Arnalds spent week 3 in ”The Church of Sailors,” a small stave church situated on an isolated landscape near the ocean. “Raddir” is the first of two island songs that uses vocals.  Arnalds has teamed up with conductor Hilmar Örn Agnarsson and composer Georg Kári Hilmarsson to create a celestial work for choir. I have not mentioned the accompanying videos to the Island Songs project until this point. I do it now to prove that I don’t use the word “celestial” carelessly.  In Baldvin Z’s video, the camera pans a circle around the church and catches the sun filtering through the church windows, projecting dozens of tiny rainbows onto the walls. This, accompanied by the choir’s otherworldly harmonies, definitely left this viewer with the feeling of transcendence.

Week five. We’re in Mosfellsdalur now. I will point you again toward Baldvin’s companion video, this time to “Dalur” — the look on Arnalds’ face at the very end of the song says more than I could put into words.

Is it the lamp of Garður’s’ lighthouse that lured Arnalds to his sixth destination in as many weeks or the siren call of Nanna Bryndís Hilmarsdóttir, lead vocalist for Of Monsters and Men? Spoiler alert: Nanna Bryndís Hilmarsdóttir. One hundred percent. It’s inside a lighthouse on Garður’s’ wind-battered waterfront where Arnalds records his penultimate island song, “Particles.” No surprise it’s as tender and vulnerable as the first five.  Hilmarsdóttir’s voice carries a quiet power and is joined by violin, cello, and of course Arnalds on piano. “Particles” captures the same mood as the rest of the album but Hilmarsdóttir’s vocals perk up the ears and make this composition a little extra special.

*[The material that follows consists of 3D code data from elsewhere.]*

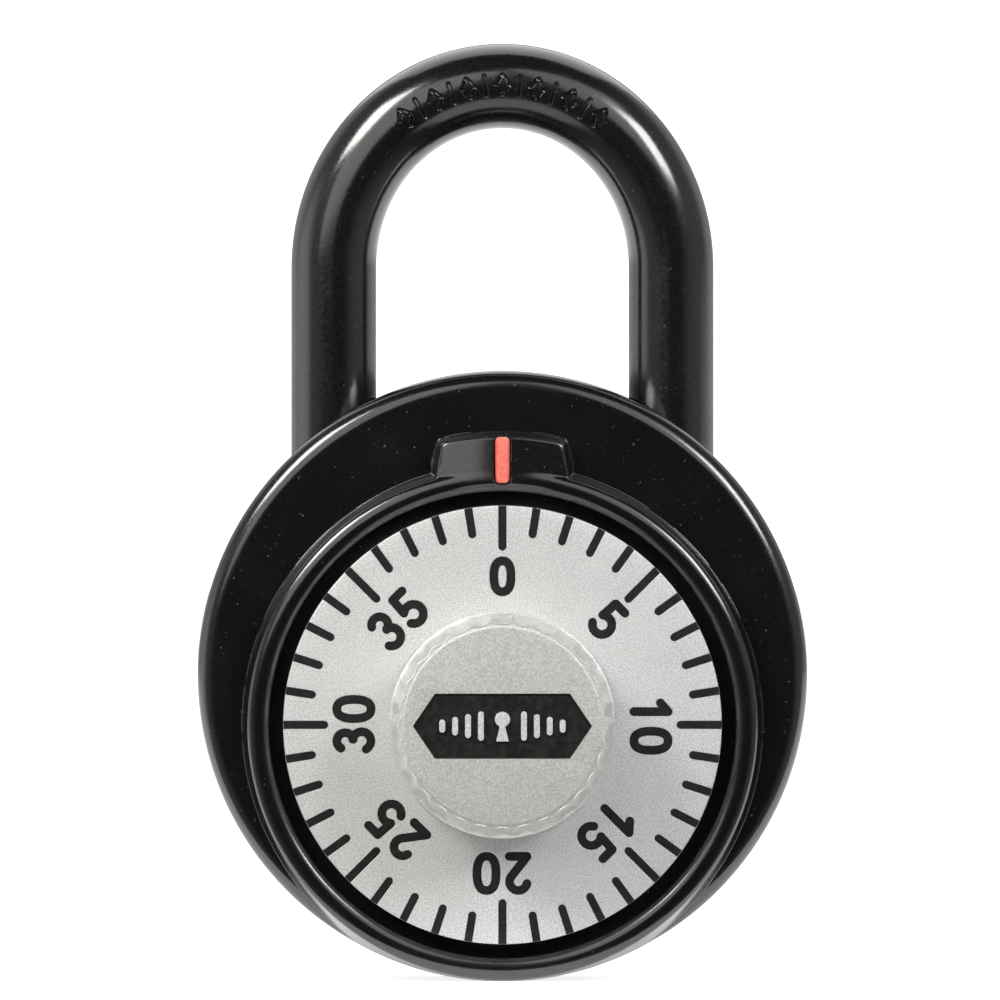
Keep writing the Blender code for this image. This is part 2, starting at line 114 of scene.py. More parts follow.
# Fine shape of the dial.
TICKS = 40
TICKS_PER_NUMERAL = 5
MAJOR_TICK_END = 14.25
MINOR_TICK_END = 15.45
NUMERAL_RADIUS = 12.15
DIGIT_SPACING = 2.6
ZERO_SCALE = 0.9
TICK_TUBE = 0.425
DIGIT_TUBE = 0.45
MARK_TUBE_LIFT = 0.2
MARK_PAINT_DEPTH = 0.05
KNOB_FLUTES = 30
FLUTE_DEPTH = 0.24
KNOB_TOP_RADIUS = 8.07
BADGE_RECESS = 0.6

# Fine shape of the shackle's bow.
BOW_RISE = 15.0
BOW_BASE = SHACKLE_HIGH.z - BAR_RADIUS - BOW_RISE

# Brightness of the room by direction, and of the background as the camera sees it.
WORLD_BEHIND = 0.56
WORLD_LEFT = 0.32
WORLD_FAR_LEFT = 1.0
WORLD_RIGHT = 0.35
WORLD_FRONT = 0.008
WORLD_SEEN = 1.6


# ---------------------------------------------------------------- mesh helpers


def arc(centre, radius, start, end, steps):
    """Points of an arc in a plane, from one angle to the other in degrees."""
    angles = [math.radians(start + (end - start) * i / steps) for i in range(steps + 1)]
    return [(centre[0] + radius * math.cos(a), centre[1] + radius * math.sin(a)) for a in angles]


def circle(radius, steps):
    """Points of a whole circle in a plane."""
    angles = [math.tau * i / steps for i in range(steps)]
    return [(radius * math.cos(a), radius * math.sin(a)) for a in angles]


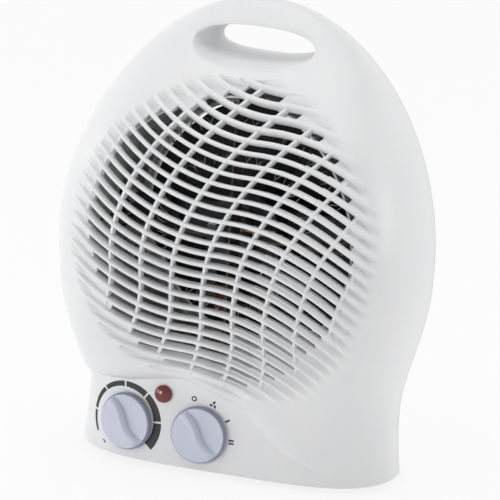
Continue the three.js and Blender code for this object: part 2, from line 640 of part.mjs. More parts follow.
const rearHub = ringOf(WALL / 2, hubDiscRadius, grilleBackY, rearY, ROUND_STEPS)
  .add(rod(0, fanHeight, grilleBackY(0, fanHeight), rearY(0, fanHeight), WALL));
const rearGrille = rearGrilleSheet.add(rearHub);

// A pan-head screw along y: its head lies on one side of the seat, its shank on the other
function screwOf([x, z], seat, towards, length) {
  const headEnds = [seat - towards * SCREW_HEAD, seat].sort((a, b) => a - b);
  const shankEnds = [seat, seat + towards * length].sort((a, b) => a - b);
  const slotY = seat - towards * SCREW_HEAD;
  const slotHalf = SCREW_HEAD / 2;
  const groove = boxOf(
    [x - SCREW_HEAD_RADIUS * 2, slotY - slotHalf, z - FIT_GAP],
    [x + SCREW_HEAD_RADIUS * 2, slotY + slotHalf, z + FIT_GAP],
  );
  const steps = SCREW_STEPS;
  const head = rod(x, z, headEnds[0], headEnds[1], SCREW_HEAD_RADIUS, steps).subtract(groove);
  return head.add(rod(x, z, shankEnds[0], shankEnds[1], SCREW_RADIUS, steps));
}

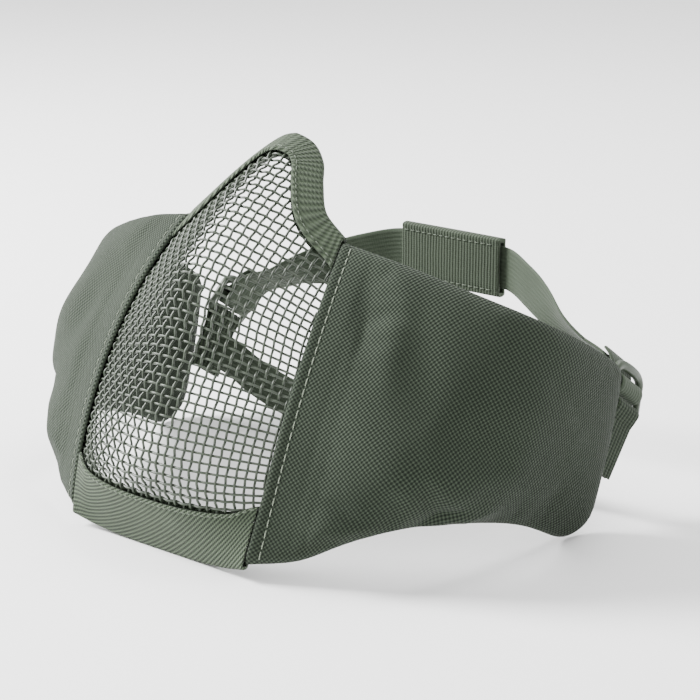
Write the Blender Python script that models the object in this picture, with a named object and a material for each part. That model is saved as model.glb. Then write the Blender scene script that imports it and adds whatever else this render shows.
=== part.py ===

In Baldvin’s video, many of the friends Arnalds made during his road trip gather to hear him play the last piece of this project, “Doria,” in Arnalds’ own hometown of Reykjavik. It’s week 7, and they form a half moon around the pianist on the floor of a concert hall in the only video in which he is center stage. Encompassed by the people who have inspired him along the way, he closes out Island Songs with pleasant piano loops. His perfect goodnight kiss.

In every Island Songs composition it’s clear this was a passion project for Arnalds. By choosing to honor the sacred relationship between people and their communities he has illustrated a versatile portrait of Iceland and the stories it has to tell. He doesn’t introduce us to rock stars or Iceland’s tourist attractions, but offers instead the chance to meet the people who serve their communities and treats us to sparse, serene music that mirrors the terrain he set out to explore. Island Songs is beauty, focus, and hushed Icelandic panoramas. It is superb.